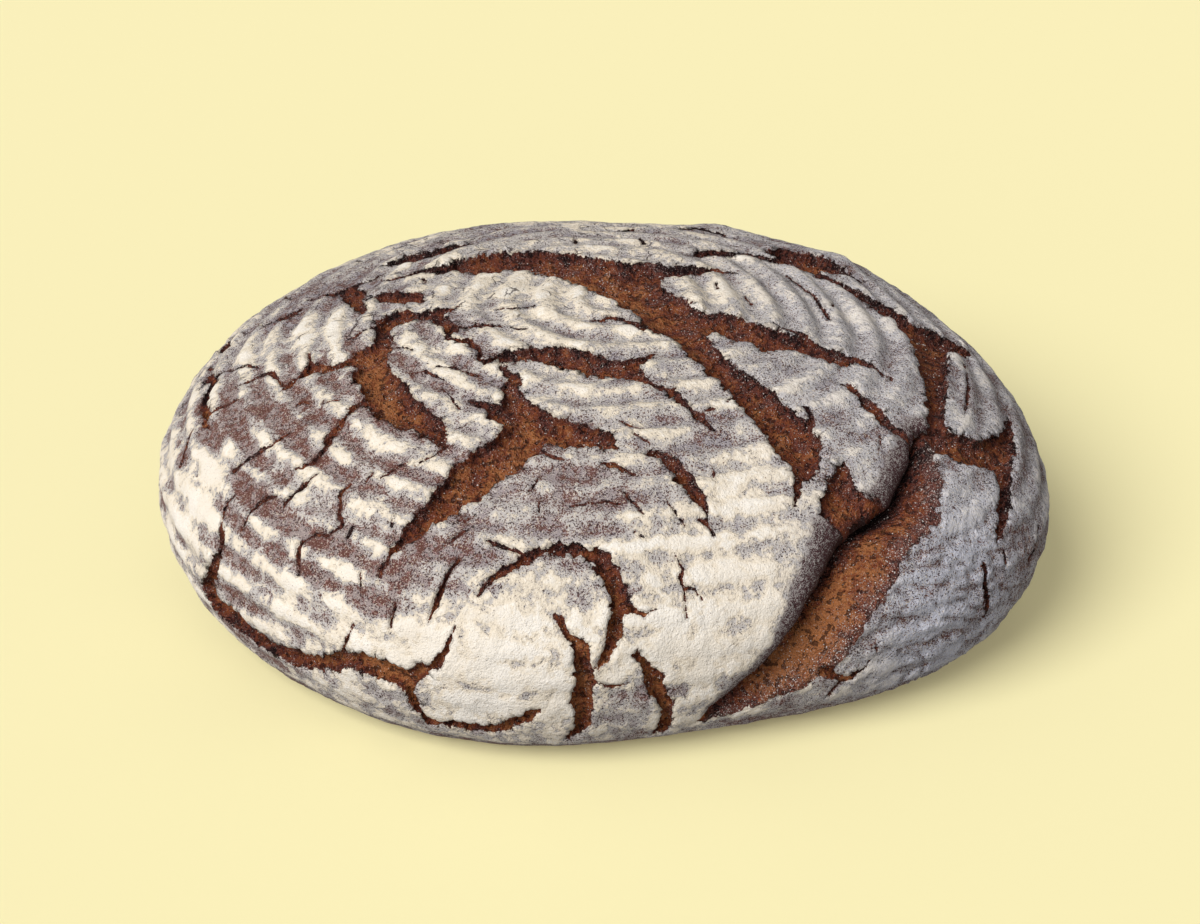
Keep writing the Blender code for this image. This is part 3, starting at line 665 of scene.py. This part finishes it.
def loaf_geometry(skin, fields):
    """Skin points raised from the smooth form along its outward direction by the relief, joined by the
    triangulation of the flat skin map, and closed below by rings drawn in to the middle of the base."""
    x, y = skin_points(skin, fields)
    turn = np.arange(RIM_POINTS) * 2 * math.pi / RIM_POINTS
    flat_x = np.concatenate((np.cos(turn) * SKIN_RADIUS, x))
    flat_y = np.concatenate((np.sin(turn) * SKIN_RADIUS, y))
    flat = np.stack((flat_x, flat_y), axis=-1)
    joined, _, faces, _, _, _ = delaunay_2d_cdt(flat.tolist(), [], [], 0, MERGE, False)
    x, y = np.array(joined).T
    triangles = np.array(faces, dtype=np.int64)
    a, b, c = triangles[:, 0], triangles[:, 1], triangles[:, 2]
    area = (x[b] - x[a]) * (y[c] - y[a]) - (x[c] - x[a]) * (y[b] - y[a])
    triangles = np.where((area < 0)[:, None], triangles[:, ::-1], triangles)
    points, _ = surface_at(skin, fields, x, y)
    points[:, 2] = np.maximum(points[:, 2], 0.0)
    points[:RIM_POINTS, 2] = 0.0

    shares = np.array(BASE_RINGS)
    rim = points[:RIM_POINTS]
    middle = np.array((-CENTRE[0], -CENTRE[1], 0.0))
    rings = middle + (rim - middle)[None] * shares[:, None, None]
    first = len(points)
    ring_numbers = first + np.arange(rings.size // 3).reshape(len(shares), -1)
    number = np.concatenate((np.arange(RIM_POINTS)[None], ring_numbers))
    following = np.roll(number, -1, axis=1)
    quads = np.stack((number[1:], following[1:], following[:-1], number[:-1]), axis=-1).reshape(-1, 4)
    below = np.concatenate((quads[:, (0, 2, 1)], quads[:, (0, 3, 2)]))
    hub = first + rings.size // 3
    fan = np.stack((number[-1], np.full(RIM_POINTS, hub), following[-1]), axis=-1)
    points = np.concatenate((points, rings.reshape(-1, 3), middle[None]))
    triangles = np.concatenate((triangles, orient_down(below, points), orient_down(fan, points)))
    base_x = shares[:, None] * x[None, :RIM_POINTS]
    base_y = shares[:, None] * y[None, :RIM_POINTS]
    flat_x = np.concatenate((x, base_x.ravel(), (0.0,)))
    flat_y = np.concatenate((y, base_y.ravel(), (0.0,)))
    return points, triangles, flat_x, flat_y, first


def orient_down(triangles, points):
    """Triangles of the base turned so that they face the table."""
    a, b, c = (points[triangles[:, n]] for n in range(3))
    up = (b - a)[:, 0] * (c - a)[:, 1] - (b - a)[:, 1] * (c - a)[:, 0]
    return np.where((up > 0)[:, None], triangles[:, ::-1], triangles)


def make_mesh(name, points, triangles):
    """Mesh object from whole arrays of points and triangles, smooth shaded."""
    mesh = bpy.data.meshes.new(name)
    mesh.vertices.add(len(points))
    mesh.vertices.foreach_set("co", points.astype(np.float32).ravel())
    mesh.loops.add(triangles.size)
    mesh.loops.foreach_set("vertex_index", triangles.astype(np.int32).ravel())
    mesh.polygons.add(len(triangles))
    mesh.polygons.foreach_set("loop_start", np.arange(0, triangles.size, 3, dtype=np.int32))
    mesh.polygons.foreach_set("use_smooth", np.ones(len(triangles), dtype=bool))
    mesh.update(calc_edges=True)
    mesh.validate()
    made = bpy.data.objects.new(name, mesh)
    bpy.context.scene.collection.objects.link(made)
    return made


def add_field(mesh, name, values):
    """Number on every vertex for the materials to read."""
    attribute = mesh.attributes.new(name, "FLOAT", "POINT")
    attribute.data.foreach_set("value", values.astype(np.float32))


# ---- materials ---------------------------------------------------------------------------------
class Term:
    """A value inside a material, written with ordinary operators."""

    def __init__(self, kit, socket):
        self.kit = kit
        self.socket = socket

    def _maths(self, operation, other, swap=False):
        values = (other, self) if swap else (self, other)
        return self.kit.node("ShaderNodeMath", {"operation": operation}, values)

    def __add__(self, other):
        return self._maths("ADD", other)

    def __radd__(self, other):
        return self._maths("ADD", other)

    def __sub__(self, other):
        return self._maths("SUBTRACT", other)

    def __rsub__(self, other):
        return self._maths("SUBTRACT", other, swap=True)

    def __mul__(self, other):
        return self._maths("MULTIPLY", other)

    def __rmul__(self, other):
        return self._maths("MULTIPLY", other)

    def least(self, other):
        return self._maths("MINIMUM", other)

    def most(self, other):
        return self._maths("MAXIMUM", other)

    def step(self, low, high):
        """0 below low, 1 above high, smooth between."""
        values = {"Value": self, "From Min": low, "From Max": high}
        return self.kit.node("ShaderNodeMapRange", {"interpolation_type": "SMOOTHSTEP"}, values)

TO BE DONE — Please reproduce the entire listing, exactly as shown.

ANSWER FOR THIS EXERCISE —
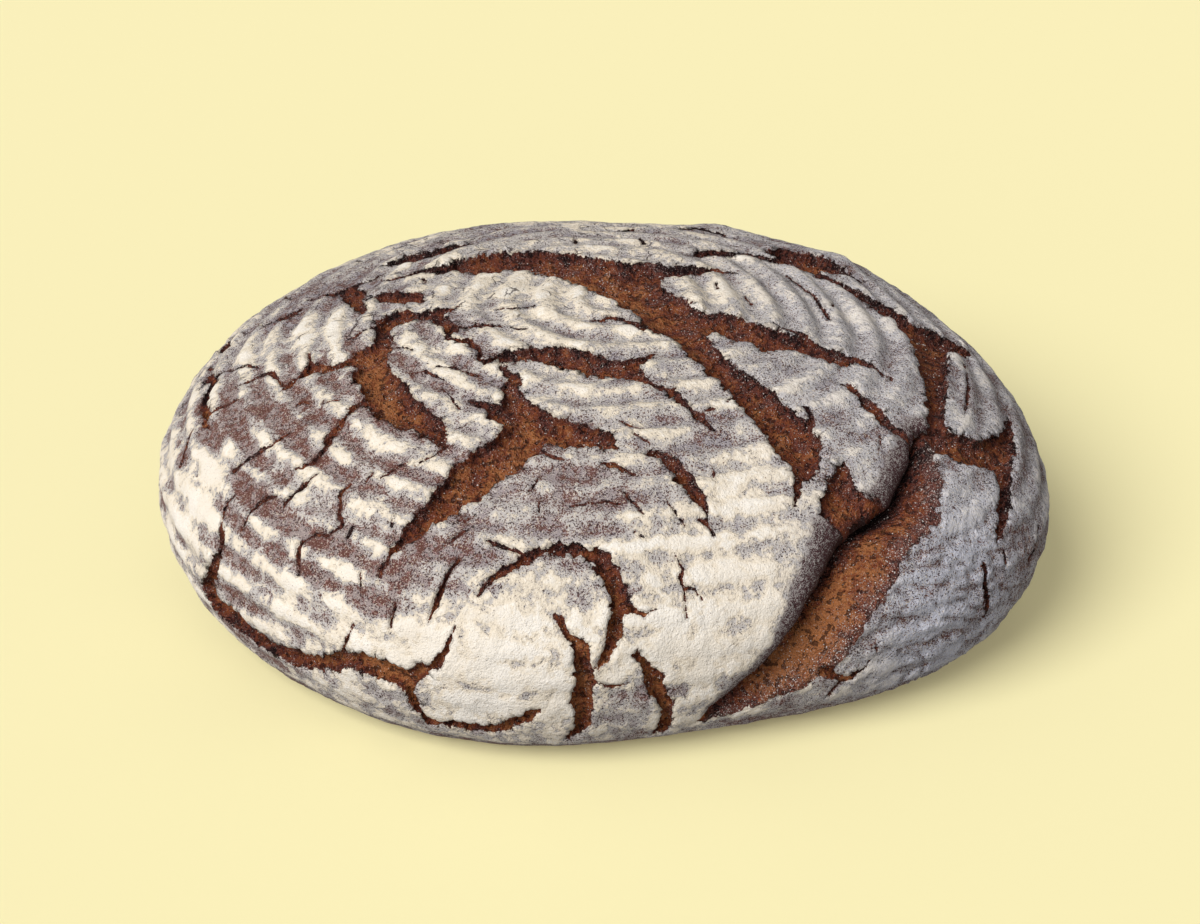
Keep writing the Blender code for this image. This is part 3, starting at line 665 of scene.py. This part finishes it.
def loaf_geometry(skin, fields):
    """Skin points raised from the smooth form along its outward direction by the relief, joined by the
    triangulation of the flat skin map, and closed below by rings drawn in to the middle of the base."""
    x, y = skin_points(skin, fields)
    turn = np.arange(RIM_POINTS) * 2 * math.pi / RIM_POINTS
    flat_x = np.concatenate((np.cos(turn) * SKIN_RADIUS, x))
    flat_y = np.concatenate((np.sin(turn) * SKIN_RADIUS, y))
    flat = np.stack((flat_x, flat_y), axis=-1)
    joined, _, faces, _, _, _ = delaunay_2d_cdt(flat.tolist(), [], [], 0, MERGE, False)
    x, y = np.array(joined).T
    triangles = np.array(faces, dtype=np.int64)
    a, b, c = triangles[:, 0], triangles[:, 1], triangles[:, 2]
    area = (x[b] - x[a]) * (y[c] - y[a]) - (x[c] - x[a]) * (y[b] - y[a])
    triangles = np.where((area < 0)[:, None], triangles[:, ::-1], triangles)
    points, _ = surface_at(skin, fields, x, y)
    points[:, 2] = np.maximum(points[:, 2], 0.0)
    points[:RIM_POINTS, 2] = 0.0

    shares = np.array(BASE_RINGS)
    rim = points[:RIM_POINTS]
    middle = np.array((-CENTRE[0], -CENTRE[1], 0.0))
    rings = middle + (rim - middle)[None] * shares[:, None, None]
    first = len(points)
    ring_numbers = first + np.arange(rings.size // 3).reshape(len(shares), -1)
    number = np.concatenate((np.arange(RIM_POINTS)[None], ring_numbers))
    following = np.roll(number, -1, axis=1)
    quads = np.stack((number[1:], following[1:], following[:-1], number[:-1]), axis=-1).reshape(-1, 4)
    below = np.concatenate((quads[:, (0, 2, 1)], quads[:, (0, 3, 2)]))
    hub = first + rings.size // 3
    fan = np.stack((number[-1], np.full(RIM_POINTS, hub), following[-1]), axis=-1)
    points = np.concatenate((points, rings.reshape(-1, 3), middle[None]))
    triangles = np.concatenate((triangles, orient_down(below, points), orient_down(fan, points)))
    base_x = shares[:, None] * x[None, :RIM_POINTS]
    base_y = shares[:, None] * y[None, :RIM_POINTS]
    flat_x = np.concatenate((x, base_x.ravel(), (0.0,)))
    flat_y = np.concatenate((y, base_y.ravel(), (0.0,)))
    return points, triangles, flat_x, flat_y, first


def orient_down(triangles, points):
    """Triangles of the base turned so that they face the table."""
    a, b, c = (points[triangles[:, n]] for n in range(3))
    up = (b - a)[:, 0] * (c - a)[:, 1] - (b - a)[:, 1] * (c - a)[:, 0]
    return np.where((up > 0)[:, None], triangles[:, ::-1], triangles)


def make_mesh(name, points, triangles):
    """Mesh object from whole arrays of points and triangles, smooth shaded."""
    mesh = bpy.data.meshes.new(name)
    mesh.vertices.add(len(points))
    mesh.vertices.foreach_set("co", points.astype(np.float32).ravel())
    mesh.loops.add(triangles.size)
    mesh.loops.foreach_set("vertex_index", triangles.astype(np.int32).ravel())
    mesh.polygons.add(len(triangles))
    mesh.polygons.foreach_set("loop_start", np.arange(0, triangles.size, 3, dtype=np.int32))
    mesh.polygons.foreach_set("use_smooth", np.ones(len(triangles), dtype=bool))
    mesh.update(calc_edges=True)
    mesh.validate()
    made = bpy.data.objects.new(name, mesh)
    bpy.context.scene.collection.objects.link(made)
    return made


def add_field(mesh, name, values):
    """Number on every vertex for the materials to read."""
    attribute = mesh.attributes.new(name, "FLOAT", "POINT")
    attribute.data.foreach_set("value", values.astype(np.float32))


# ---- materials ---------------------------------------------------------------------------------
class Term:
    """A value inside a material, written with ordinary operators."""

    def __init__(self, kit, socket):
        self.kit = kit
        self.socket = socket

    def _maths(self, operation, other, swap=False):
        values = (other, self) if swap else (self, other)
        return self.kit.node("ShaderNodeMath", {"operation": operation}, values)

    def __add__(self, other):
        return self._maths("ADD", other)

    def __radd__(self, other):
        return self._maths("ADD", other)

    def __sub__(self, other):
        return self._maths("SUBTRACT", other)

    def __rsub__(self, other):
        return self._maths("SUBTRACT", other, swap=True)

    def __mul__(self, other):
        return self._maths("MULTIPLY", other)

    def __rmul__(self, other):
        return self._maths("MULTIPLY", other)

    def least(self, other):
        return self._maths("MINIMUM", other)

    def most(self, other):
        return self._maths("MAXIMUM", other)

    def step(self, low, high):
        """0 below low, 1 above high, smooth between."""
        values = {"Value": self, "From Min": low, "From Max": high}
        return self.kit.node("ShaderNodeMapRange", {"interpolation_type": "SMOOTHSTEP"}, values)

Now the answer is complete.